Evelyn Hugo is eighty-one, a reclusive Hollywood legend who has outlived her beauty, most of her enemies, and all seven of her husbands. When she grants a rare interview, she insists the journalist be Monique Grant — a young, unknown writer at a magazine that barely counts. No one can figure out why. Evelyn can. The novel moves between their present-day conversations and an extended flashback through six decades of Evelyn's life: her escape from a Cuban neighborhood in New York, her rise through the studio system, and the seven marriages that made her famous while hiding the one love that defined her.

The novel is fundamentally about the cost of hiding. Evelyn is bisexual, and the woman she loved most — actress Celia St. James — was also the one she could never publicly claim in the Hollywood of the 1950s through 1980s. Every husband was a calculation: protection from scandal, a career move, grief, or convenience.
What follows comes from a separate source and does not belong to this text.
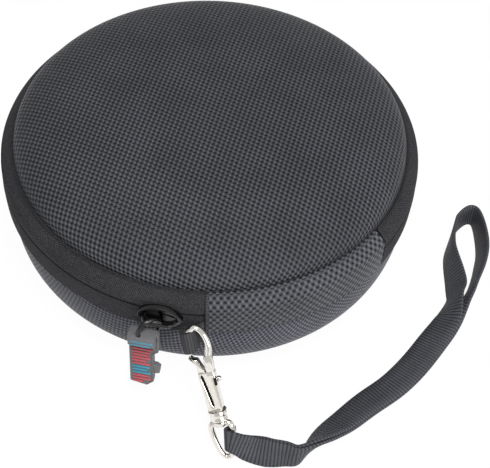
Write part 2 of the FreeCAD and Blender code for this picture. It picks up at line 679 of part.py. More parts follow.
def make_swivel():
    """Headed stem in the collar and the tapering wire eye below it."""
    bottom = -N["body_top"] - N["body_length"]
    stem = rod(V(0, 0, bottom + 3.4), V(0, 0, bottom - N["collar"] - 1.2), N["stem"])
    head = rod(V(0, 0, bottom + 1.4), V(0, 0, bottom + 4.0), N["stem"] + 2 * N["stem_head"])
    corners = eye_corners()
    loop = swept(rounded(corners, True).Edges, N["eye_wire"])
    under = bottom - N["collar"] - N["eye_gap"]
    shoulder = Part.makeCone(N["stem"] / 2 + 0.9, N["stem"] / 2, 1.8, V(0, 0, under), V(0, 0, -1))
    feature_of("swivel_eye", stem.fuse([head, loop, shoulder]).removeSplitter(), clasp_frame())


def make_tab():
    """Ribbon folded round the bow's leg; both plies run back to the seam beside the hinge panel."""
    frame = clasp_frame()
    wire, ply, width = N["hook_wire"], N["tab_thick"], N["tab_width"]
    inner = wire / 2 + N["tab_play"]
    low, high = leg_middle() - V(0, 0, width / 2), leg_middle() + V(0, 0, width / 2)
    tube = rod(low, high, 2 * (inner + ply)).cut(rod(low - V(0, 0, 1), high + V(0, 0, 1), 2 * inner))
    tube = tube.transformed(frame.toMatrix())
    eye = frame.multVec(leg_middle())
    along = frame.Rotation.multVec(V(0, 0, 1))
    bearing = math.radians(N["hinge_start"] - 0.6)
    radius = N["zip_radius"] + ply + 0.15
    seam = V(radius * math.cos(bearing), radius * math.sin(bearing), N["tab_height"])
    toward = (seam - eye).normalize()
    across = along.cross(toward).normalize()

    def band(centre, rise, normal, depth):
        corners = [centre + rise * (a * width / 2) + normal * (b * depth) for a, b in
                   ((-1, -1), (1, -1), (1, 1), (-1, 1))]
        return Part.makePolygon(corners + corners[:1])

    start = eye + toward * (inner + ply * 0.4)
    flat = V(-math.cos(bearing), -math.sin(bearing), 0)
    web = Part.makeLoft([band(start, along, across, ply), band(seam, V(0, 0, 1), flat, -ply)], True, True)
    clear = rod(low - V(0, 0, 2), high + V(0, 0, 2), 2 * inner).transformed(frame.toMatrix())
    feature_of("clasp_tab", tube.fuse(web).cut(clear).removeSplitter())


# ---------------------------------------------------------------- wrist strap
# Places on the floor, from under the ribbon's eye.
STRAP_ROUTE = [(24.15, -22.6), (31.65, -22.8), (40.15, -20.2), (49.65, -14.2), (61.15, -5.2), (72.15, 5.8),
               (82.65, 19.8), (91.65, 35.8), (98.05, 50.1)]
STRAP_LOOP = [(97.15, 47.8), (93.25, 60.8), (94.65, 73.8), (100.15, 84.3), (107.65, 85.8), (112.15, 76.3),
              (110.15, 63.8), (104.15, 53.8)]


def rounded(points, closed):
    """Straight runs through flat points, joined by tangent arcs as large as the runs allow."""
    count = len(points)
    corners = range(count) if closed else range(1, count - 1)
    edges, last = [], None if closed else points[0]
    opening = None
    for index in corners:
        before, here, after = points[index - 1], points[index], points[(index + 1) % count]
        back, ahead = before - here, after - here
        half_turn = (math.pi - back.getAngle(ahead)) / 2
        reach = 0.45 * min(back.Length, ahead.Length)
        enter, leave = here + back.normalize() * reach, here + ahead.normalize() * reach
        radius = reach / math.tan(half_turn)
        centre = here + ((enter + leave) * 0.5 - here).normalize() * (radius / math.cos(half_turn))
        middle = centre + (here - centre).normalize() * radius
        if last is not None:
            edges.append(Part.makeLine(last, enter))
        else:
            opening = enter
        edges.append(Part.Arc(enter, middle, leave).toShape())
        last = leave
    edges.append(Part.makeLine(last, opening if closed else points[-1]))
    return Part.Wire(edges)


def band_round(wire, reach, height, base):
    """Upright solid of everything within reach of a flat wire."""
    ring = wire.makeOffset2D(reach, 0, False, False, False)
    solid = Part.Face(ring).extrude(V(0, 0, height))
    solid.translate(V(0, 0, base))
    return solid


def make_strap():
    """Loop of webbing: two layers side by side from the swivel eye, open at the far end."""
    width, thick, gap = N["web_width"], N["web_thick"], N["web_gap"]
    floor = N["floor_gap"]
    spine = rounded([ribbon_eye(0) + V(x, y, 0) for x, y in STRAP_ROUTE], False)
    loop = rounded([ribbon_eye(0) + V(x, y, 0) for x, y in STRAP_LOOP], True)
    outer = band_round(spine, gap / 2 + thick, width, floor).fuse(band_round(loop, thick / 2, width, floor))
    slit = band_round(spine, gap / 2, width + 2, floor - 1)
    slit = slit.fuse(band_round(loop, -thick / 2, width + 2, floor - 1))
    frame = clasp_frame()
    shoulder, foot = [frame.multVec(corner) for corner in eye_corners()[1:3]]
    middle, rise = shoulder + (foot - shoulder) * N["cuff_place"], (shoulder - foot).normalize()
    inner, held = N["eye_wire"] / 2 + N["cuff_gap"], width * N["gather"] / 2
    cuff = rod(middle - rise * held, middle + rise * held, 2 * (inner + thick))
    bore = rod(middle - rise * width, middle + rise * width, 2 * inner)
    reach, half = width / 2, gap / 2 + thick
    first, second = [ribbon_eye(floor + reach) + V(x, y, 0) for x, y in STRAP_ROUTE[:2]]
    heading = (second - first).normalize()
    toward = (first - middle).normalize()
    side = V(-heading.y, heading.x, 0)
    normal = rise.cross(toward).normalize()
    if side.dot(normal) < 0:
        normal = normal * -1

    def section(centre, upward, across, tall):
        corners = [centre + upward * (a * tall) + across * (b * half)
                   for a, b in ((-1, -1), (1, -1), (1, 1), (-1, 1))]
        return Part.makePolygon(corners + corners[:1])

    neck = Part.makeLoft([section(middle + toward * (inner + thick * 0.6), rise, normal, held),
                          section(first + heading * half / 2, V(0, 0, 1), side, reach)], True, True)
    strap = outer.cut(slit).fuse([neck, cuff]).cut(bore)
    feature_of("wrist_strap", strap.removeSplitter())


MAKERS = (make_shells, make_zip, make_pocket, make_slider, make_bridge, make_ring, make_tag, make_hook,
          make_gate, make_swivel, make_tab, make_strap)


def check_and_write():
    """Stop on any failed object or bad shape, then write one STEP file per sub-part."""
    doc.recompute()
    for item in doc.Objects:
        if "Invalid" in item.State or "Error" in item.State:
            raise RuntimeError(f"{item.Label} failed")
    for item in KEPT:
        if item.Shape.isNull() or not item.Shape.isValid() or item.Shape.Volume <= 0:
            raise RuntimeError(f"{item.Label} has no valid shape")
    os.makedirs("parts", exist_ok=True)
    for item in KEPT:
        item.Shape.exportStep(f"parts/{item.Label}.step")
        box = item.Shape.BoundBox
        print(f"{item.Label:20s} solids {len(item.Shape.Solids)} volume {item.Shape.Volume:9.1f}  "
              f"x {box.XMin:.1f}..{box.XMax:.1f}  y {box.YMin:.1f}..{box.YMax:.1f}  "
              f"z {box.ZMin:.1f}..{box.ZMax:.1f}")


for make in MAKERS:
    make()
check_and_write()
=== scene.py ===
import json
import math

import bmesh
import bpy
from mathutils import Matrix, Vector
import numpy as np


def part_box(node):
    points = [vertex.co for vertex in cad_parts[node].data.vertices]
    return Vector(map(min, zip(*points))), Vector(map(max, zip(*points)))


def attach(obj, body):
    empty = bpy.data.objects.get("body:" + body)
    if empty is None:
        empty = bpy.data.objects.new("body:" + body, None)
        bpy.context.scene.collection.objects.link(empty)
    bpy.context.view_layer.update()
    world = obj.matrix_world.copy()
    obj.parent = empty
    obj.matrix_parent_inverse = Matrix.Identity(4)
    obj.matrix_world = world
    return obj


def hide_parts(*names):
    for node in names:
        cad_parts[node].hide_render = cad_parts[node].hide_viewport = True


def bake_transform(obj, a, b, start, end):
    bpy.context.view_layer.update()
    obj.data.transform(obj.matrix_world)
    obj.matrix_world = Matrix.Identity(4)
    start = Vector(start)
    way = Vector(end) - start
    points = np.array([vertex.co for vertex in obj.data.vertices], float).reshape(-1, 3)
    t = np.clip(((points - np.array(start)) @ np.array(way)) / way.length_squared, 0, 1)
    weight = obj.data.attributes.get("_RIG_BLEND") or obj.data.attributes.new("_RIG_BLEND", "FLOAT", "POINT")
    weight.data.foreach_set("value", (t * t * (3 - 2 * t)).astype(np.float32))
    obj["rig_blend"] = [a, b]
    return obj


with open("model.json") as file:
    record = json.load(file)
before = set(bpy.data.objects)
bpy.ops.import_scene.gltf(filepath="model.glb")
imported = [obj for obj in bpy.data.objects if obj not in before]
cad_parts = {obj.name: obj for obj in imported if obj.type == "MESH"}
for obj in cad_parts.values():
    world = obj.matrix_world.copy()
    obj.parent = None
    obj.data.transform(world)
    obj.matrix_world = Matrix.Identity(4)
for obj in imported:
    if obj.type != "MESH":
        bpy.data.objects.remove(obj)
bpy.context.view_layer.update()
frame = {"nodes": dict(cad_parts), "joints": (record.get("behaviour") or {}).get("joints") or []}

MM = 0.001
JOINTS = {joint["name"]: joint for joint in frame["joints"]}

# ---------------------------------------------------------------- sizes, in millimetres
BASE_RADIUS, BASE_HEIGHT, BASE_FULLNESS = 72.4, 34.6, 3.7
LID_RADIUS, LID_TOP, LID_RISE, LID_FULLNESS = 70.0, 64.7, 13.6, 2.6
SKIN, CORE, LINING = 0.7, 2.3, 0.5
ZIP_RADIUS, ZIP_HEIGHT, ZIP_GAP, TAPE = 74.8, 43.9, 0.9, 0.8
SEAM, CREASE = (74.4, 34.6), (70.9, 51.1)
RIM_CLEAR, SEAT_GAP, BINDING = 5.6, 0.3, 0.6
HINGE_START, HINGE_SWEEP, END_GAP = -90.0, 54.0, 0.25
TAPE_START, TAPE_SWEEP = HINGE_START + HINGE_SWEEP + END_GAP, 360.0 - HINGE_SWEEP - 2 * END_GAP
FOLD = 3.5                # from the zip's middle to where a tape folds inward
WEAVE = (1.035, 1.34)     # between crossings of the cloth
COLUMN, FLOAT = 2.2, 0.9  # herringbone of the tape
YARN = 0.75               # side by side in webbing and ribbon
NET_HOLE = 1.6            # from one hole of the pocket's net to the next
COIL_WIRE, COIL_PITCH, COIL_STEPS = 0.26, 1.3, 9


# ---------------------------------------------------------------- materials
def linear(code):
    """sRGB hex code as a linear colour."""
    parts = [int(code[i:i + 2], 16) / 255 for i in (1, 3, 5)]
    return [p / 12.92 if p <= 0.04045 else ((p + 0.055) / 1.055) ** 2.4 for p in parts] + [1.0]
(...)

Reid is interested in how a person builds a public self so complete that even the private self starts to disappear, and what gets destroyed in the gap. The ambition is not treated as villainy. Evelyn makes choices that hurt people, including herself, because the alternative was erasure.

Reid structures the book as a frame narrative within extended flashback, and she's smart about it. Each husband gets his own section. The voice — Evelyn's first-person confession — is confident, candid, occasionally ruthless. Reid does not moralize. The pacing is commercial, but the material is heavier than the format suggests: immigration, race, sexuality, the mechanics of fame, and what women had to do to survive an industry built to use them. The novel became one of the defining BookTok phenomena partly because it delivers genuine emotional intensity within a readable package.

Readers who want propulsive narrative, a charismatic unreliable narrator, and emotional payoff will get all three. Readers who want literary prose or restrained character psychology will find Reid's approach too direct — she tells you exactly how to feel, which removes ambiguity but also removes friction. The ending is a real gut-punch. As Hollywood historical fiction, it lands harder than most; as a love story, it is both satisfying and genuinely sad.

The big ideas

  1. 1.

    Public identity and private self can diverge so completely that the performance becomes a kind of self-destruction — Evelyn's entire life is a study in what it costs to hide.

  2. 2.

    The novel takes seriously that ambition is not the enemy of love, but that the two can be structurally incompatible in certain historical moments.

  3. 3.

    Reid shows Hollywood's studio system as a machine that required women to trade compliance for survival — the seven husbands are not weakness but strategy.